As ADM Computing’s service director, Jolene is responsible for ensuring customers’ IT systems are working and secure. “Thousands of people are employed by the organisations whose IT systems we support,” she explains. “Our customers rely on my colleagues and I to do our jobs to the best of our ability. Beyond our direct customers are the services our clients deliver to hundreds of thousands of other people. When I pause to consider what we do, it can seem both incredibly satisfying and daunting.”
Jolene’s management style is to lead by example and be fair, positive, hardworking and honest. She points out that she has an advantage as service director at ADM because she has done the job of the people in her team. “This means I can show, not just tell, if required. However, I recognise that I must have faith in my colleagues. Our scope of work is too large for me to micromanage intelligent people. My role is to create a space where ADM staff work to meet the customers’ needs. This was a lesson I had to learn. Just because I could do something, does not mean I should do something. It’s not fair to the team member if they are not trusted. The individual, and ultimately the client, will suffer if I have not given them the ability to work on their own initiative.”
Jolene admits that she never really set her sights on being a leader – it all just happened organically. “I had ideas on how we could improve the department, make things more efficient and keep the customers happy along the way. I’m a strong believer in that if you keep your staff happy, they will do a better job in keeping customers happy.”
She adds: “I’m passionate about supporting colleagues who have what is these days termed imposter syndrome. I come across team members, especially younger ones, who are so bright and switched on, but it is like they need permission to succeed. I believe everyone can achieve whatever they want in their lives. People sometimes just need an opportunity to thrive. I think fellow business executives could do with stepping back and looking at where we came from and what was important to us before we got here. Those dreams we had at the start are why we are where we are now and maybe we should take time to enjoy them.”

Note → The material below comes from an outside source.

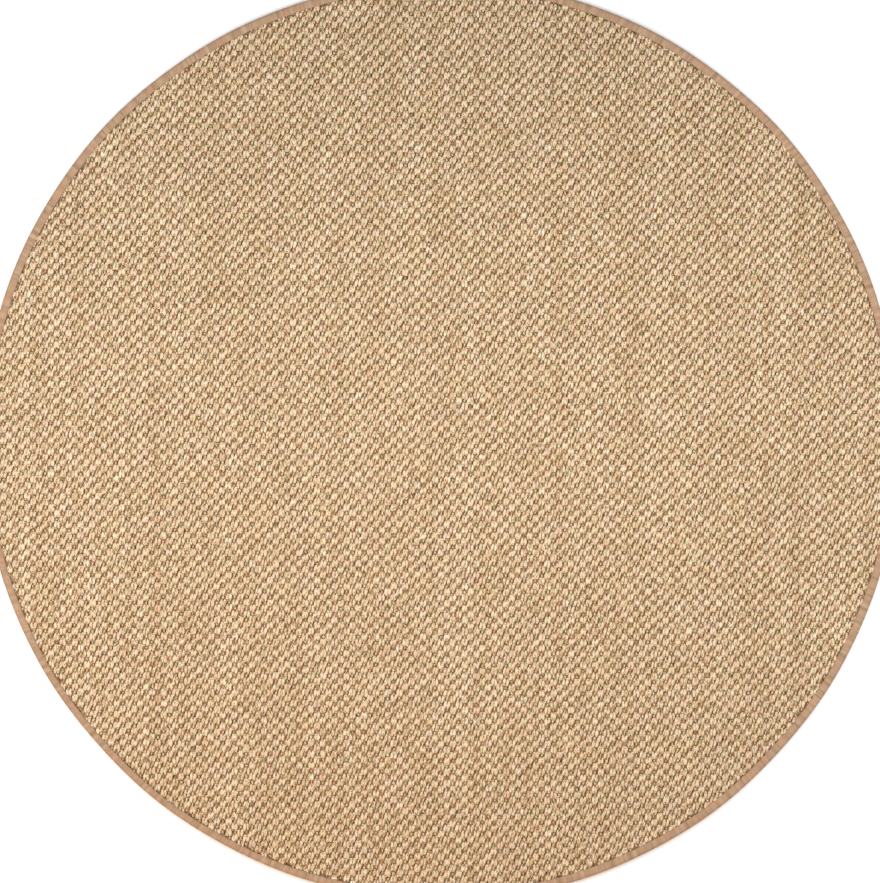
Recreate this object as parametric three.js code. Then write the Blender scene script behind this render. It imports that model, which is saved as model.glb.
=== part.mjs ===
// A round rug of woven sisal, lying flat on the floor. Its cut edge is overcast with matt yarn, laid so
// closely that it makes a smooth narrow band from the top of the weave, round the rim and under it.
// Millimetres, +Z up. The origin is the middle of the underside, on the floor.

import * as THREE from "three";

// Driving dimensions
const rugDiameter = 800;
const weaveThickness = 7; // from the floor to the crowns of the weave
const bandThickness = 0.9; // the overcast yarn
const bandOnTop = 7.8; // how far the band reaches in from the rim, on top
const bandUnder = 8.6; // and underneath
const boundHeight = 7.8; // the finished edge, from the floor to its highest line
const sewnHeight = 7; // top of the band along its inner edge, where the stitches pull it down
const upperCorner = 2.7; // radius on the outside of the band
const lowerCorner = 1.8;
const fitGap = 0.3; // between the band and the weave that it covers

// Beside the band the weave comes up from under the stitches in a short dip. Underneath, it runs down
// to the floor over a longer way.
const dipWidth = 3.2;
const dipStep = 0.9; // how far the first crowns stand clear of the band
const dipShoulder = 6.6; // height of those first crowns
const liftWidth = 14;

// Steps of the round shapes
const turnSteps = 120;
const cornerSteps = 3;

// The rug was cut and bound by hand, so its rim runs a little in and out of the true circle.
// Each row is one wave of the rim: how many crests it has all round, how far it reaches to each side
// of the circle, and the direction of one of its crests in degrees from +X.
const rimWaves = [
  { crests: 2, reach: 0.46, towards: -69 },
  { crests: 3, reach: 0.54, towards: 53 },
  { crests: 5, reach: 0.16, towards: -18 },
  { crests: 11, reach: 0.2, towards: 7 },
  { crests: 19, reach: 0.22, towards: 4 },
];

const rimRadius = rugDiameter / 2;
const quarterTurn = Math.PI / 2;

const sisalFinish = { color: 0xc4a583, roughness: 0.85, metalness: 0 };
const yarnFinish = { color: 0xbd997a, roughness: 0.9, metalness: 0 };

// Points of a round corner in the section, from one angle to another about its centre.
function corner(radius, height, bend, fromAngle, toAngle) {
  const points = [];
  for (let step = 0; step <= cornerSteps; step += 1) {
    const angle = THREE.MathUtils.lerp(fromAngle, toAngle, step / cornerSteps);
    points.push(new THREE.Vector2(radius + bend * Math.cos(angle), height + bend * Math.sin(angle)));
  }
  return points;
}

// The way round the rug's edge in section, from under the rug to its top, at some depth below the
// outside of the band.
function aroundEdge(depth) {
  const low = lowerCorner;
  const high = boundHeight - upperCorner;
  return [
    new THREE.Vector2(rimRadius - bandUnder, depth),
    ...corner(rimRadius - lowerCorner, low, lowerCorner - depth, -quarterTurn, 0),
    ...corner(rimRadius - upperCorner, high, upperCorner - depth, 0, quarterTurn),
    new THREE.Vector2(rimRadius - bandOnTop, sewnHeight - depth),
  ];
}

// How far the rim lies outside the true circle in one direction.
function rimOffset(direction) {
  return rimWaves.reduce((sum, wave) => {
    const crest = THREE.MathUtils.degToRad(wave.towards);
    return sum + wave.reach * Math.cos(wave.crests * (direction - crest));
  }, 0);
}

// Turns a section about the rug's middle, then lets the result follow the uneven rim.
function turned(section) {
  const geometry = new THREE.LatheGeometry(section, turnSteps);
  geometry.rotateX(quarterTurn);
  const position = geometry.getAttribute("position");
  for (let index = 0; index < position.count; index += 1) {
    const x = position.getX(index);
    const y = position.getY(index);
    const stretch = 1 + rimOffset(Math.atan2(y, x)) / rimRadius;
    position.setXY(index, x * stretch, y * stretch);
  }
  geometry.computeVertexNormals();
  return geometry;
}

function piece(name, geometry, finish) {
  const mesh = new THREE.Mesh(geometry, new THREE.MeshStandardMaterial(finish));
  mesh.name = name;
  return mesh;
}

// The woven disc: flat on the floor, held up at its edge by the band under it and pressed down by the
// band on top.
function wovenField() {
  const [underEdge, ...insideBand] = aroundEdge(bandThickness + fitGap);
  const bandEdge = rimRadius - bandOnTop;
  return piece(
    "woven_field",
    turned([
      new THREE.Vector2(0, 0),
      new THREE.Vector2(underEdge.x - liftWidth, 0),
      new THREE.Vector2(underEdge.x - fitGap, underEdge.y),
      ...insideBand,
      new THREE.Vector2(bandEdge - fitGap, insideBand.at(-1).y),
      new THREE.Vector2(bandEdge - dipStep, dipShoulder),
      new THREE.Vector2(bandEdge - dipWidth, weaveThickness),
      new THREE.Vector2(0, weaveThickness),
    ]),
    sisalFinish,
  );
}

// The band: one layer of yarn wrapped round the edge, open towards the rug's middle.
function edgeBinding() {
  const outside = aroundEdge(0);
  const inside = aroundEdge(bandThickness).reverse();
  return piece("edge_binding", turned([...outside, ...inside, outside[0].clone()]), yarnFinish);
}

const roundSisalRug = new THREE.Group();
roundSisalRug.add(wovenField(), edgeBinding());

export default roundSisalRug;
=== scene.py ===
# Round sisal rug: a half-basket weave with an overcast edge, lying on a pale floor, seen from straight above.
import math

import bpy
import numpy as np
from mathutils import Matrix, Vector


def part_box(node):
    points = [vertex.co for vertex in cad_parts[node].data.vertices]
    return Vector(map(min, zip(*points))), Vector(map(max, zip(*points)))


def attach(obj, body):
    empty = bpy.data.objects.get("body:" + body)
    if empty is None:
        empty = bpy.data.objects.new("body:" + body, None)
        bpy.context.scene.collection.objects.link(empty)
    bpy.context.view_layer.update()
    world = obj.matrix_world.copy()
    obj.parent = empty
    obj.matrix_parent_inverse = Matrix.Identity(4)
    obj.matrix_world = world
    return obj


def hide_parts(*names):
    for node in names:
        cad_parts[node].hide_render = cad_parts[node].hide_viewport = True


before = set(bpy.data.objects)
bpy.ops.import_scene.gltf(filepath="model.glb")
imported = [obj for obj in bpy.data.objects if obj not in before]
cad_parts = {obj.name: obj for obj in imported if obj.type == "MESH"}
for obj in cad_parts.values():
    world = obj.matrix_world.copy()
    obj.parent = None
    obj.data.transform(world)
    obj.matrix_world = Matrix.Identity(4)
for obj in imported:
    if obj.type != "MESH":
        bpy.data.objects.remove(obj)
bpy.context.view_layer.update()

mm = 0.001
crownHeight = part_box("woven_field")[1].z  # top of the weave
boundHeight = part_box("edge_binding")[1].z  # top of the finished edge
rimRadius = 400 * mm  # the true circle that the cut edge wanders about


def newObject(name, mesh):
    made = bpy.data.objects.new(name, mesh)
    bpy.context.scene.collection.objects.link(made)
    return made


def meshFrom(name, points, faces, edges=()):
    mesh = bpy.data.meshes.new(name)
    mesh.from_pydata(points, list(edges), faces)
    mesh.update()
    return mesh


def meshArrays(mesh):
    # the vertex at each face corner, and where the vertices are
    corner = np.zeros(len(mesh.loops), int)
    mesh.loops.foreach_get("vertex_index", corner)
    points = np.zeros(len(mesh.vertices) * 3)
    mesh.vertices.foreach_get("co", points)
    return corner, points.reshape(-1, 3)


def triangleCount(mesh):
    return sum(len(face.vertices) - 2 for face in mesh.polygons)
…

On top of prioritising the ongoing development of staff, wellbeing and training, Jolene and her fellow directors at ADM are trying to encourage more women to consider tech as a career. “It is a personal goal of mine to not simply recruit more female technical people, but to actually get the CVs and enquiries in the first place,” says Jolene. “If we have one problem, it is that we simply do not get the enquiries, and when I speak to other tech leaders, they report the same problem. I hope I can contribute to normalising tech as a career path for women.”

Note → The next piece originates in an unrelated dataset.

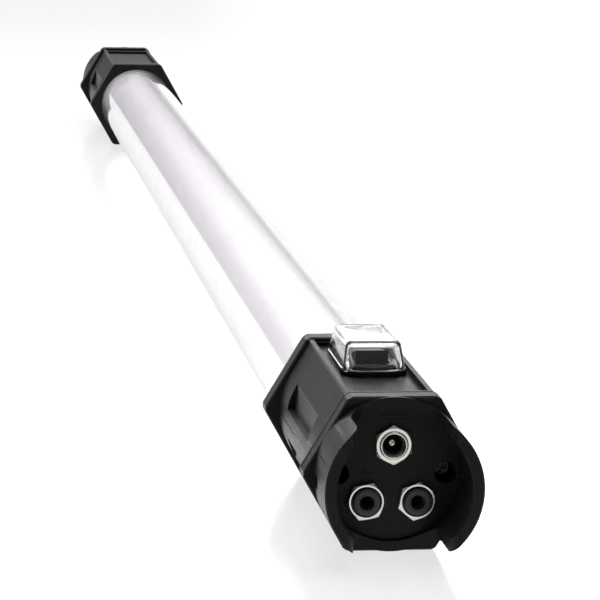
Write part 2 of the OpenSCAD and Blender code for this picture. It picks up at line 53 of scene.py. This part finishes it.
SLOT_OF = {part["node"]: part["material_slot"] for part in frame["record"]["subparts"]}


# ---- node helpers ----

class NodeTree:
    """A node tree with short ways to add and link nodes."""

    def __init__(self, tree):
        self.tree = tree

    def add(self, kind, inputs=None, **settings):
        """A new node; an input's value is a number, a colour or another node's output."""
        node = self.tree.nodes.new(kind)
        for name, value in settings.items():
            setattr(node, name, value)
        for name, value in (inputs or {}).items():
            if isinstance(value, bpy.types.NodeSocket):
                self.tree.links.new(value, node.inputs[name])
            else:
                node.inputs[name].default_value = value
        return node

    def spread(self, value, low, high, from_low=0.3, from_high=0.7):
        """Maps a value between from_low and from_high to a value between low and high."""
        node = self.add("ShaderNodeMapRange", {"Value": value, "From Min": from_low, "From Max": from_high,
                                               "To Min": low, "To Max": high})
        return node.outputs["Result"]

    def combine(self, operation, a, b):
        """The result of a sum or a product of two values."""
        return self.add("ShaderNodeMath", {0: a, 1: b}, operation=operation).outputs["Value"]


class Shader(NodeTree):
    """A new material, whose textures lie in the object's own coordinates."""

    def __init__(self, name):
        self.material = bpy.data.materials.new(name)
        self.material.use_nodes = True
        super().__init__(self.material.node_tree)
        self.surface = self.tree.nodes["Principled BSDF"]
        self.coords = self.add("ShaderNodeTexCoord").outputs["Object"]

    def set(self, **sockets):
        """Sets numbers and colours of the surface that are the same all over."""
        for name, value in sockets.items():
            self.surface.inputs[name.replace("_", " ")].default_value = value

    def link(self, output, socket):
        """Feeds a socket of the surface."""
        self.tree.links.new(output, self.surface.inputs[socket])

    def noise(self, scale, detail=2.0, rough=0.5):
        """Noise from 0 to 1, with a scale in waves per metre."""
        node = self.add("ShaderNodeTexNoise", {"Scale": scale, "Detail": detail, "Roughness": rough,
                                               "Vector": self.coords})
        return node.outputs["Fac"]

    def mix(self, factor, a, b):
        """A colour between two, each of them a colour or another node's output."""
        node = self.add("ShaderNodeMix", {"Factor": factor}, data_type="RGBA")
        for name, value in (("A", a), ("B", b)):
            if isinstance(value, bpy.types.NodeSocket):
                self.tree.links.new(value, node.inputs[name])
            else:
                node.inputs[name].default_value = (*value, 1)
        return node.outputs["Result"]

    def bump(self, height, distance):
        """A normal bent by a height from 0 to 1, as deep as the distance."""
        return self.add("ShaderNodeBump", {"Height": height, "Distance": distance,
                                           "Strength": 1.0}).outputs["Normal"]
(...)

So, how is the company going about this? Jolene explains that ADM Computing recruits based on meritocracy, however, without the CVs and enquiries from women, they have to find other ways to encourage them. “We have increased our engagement with schools and colleges and are now starting to work with primary schools. We have to think about where the next apprentices will be coming from. I look at the youngsters in my team and I am so proud of how well they are doing, but it won’t be long before they have progressed and I will need to fill the next roles. This year and beyond, for us, it’s all about happy staff, succeeding in life, introducing more women into the industry and, of course, making sure the service ADM delivers to our clients is excellent.”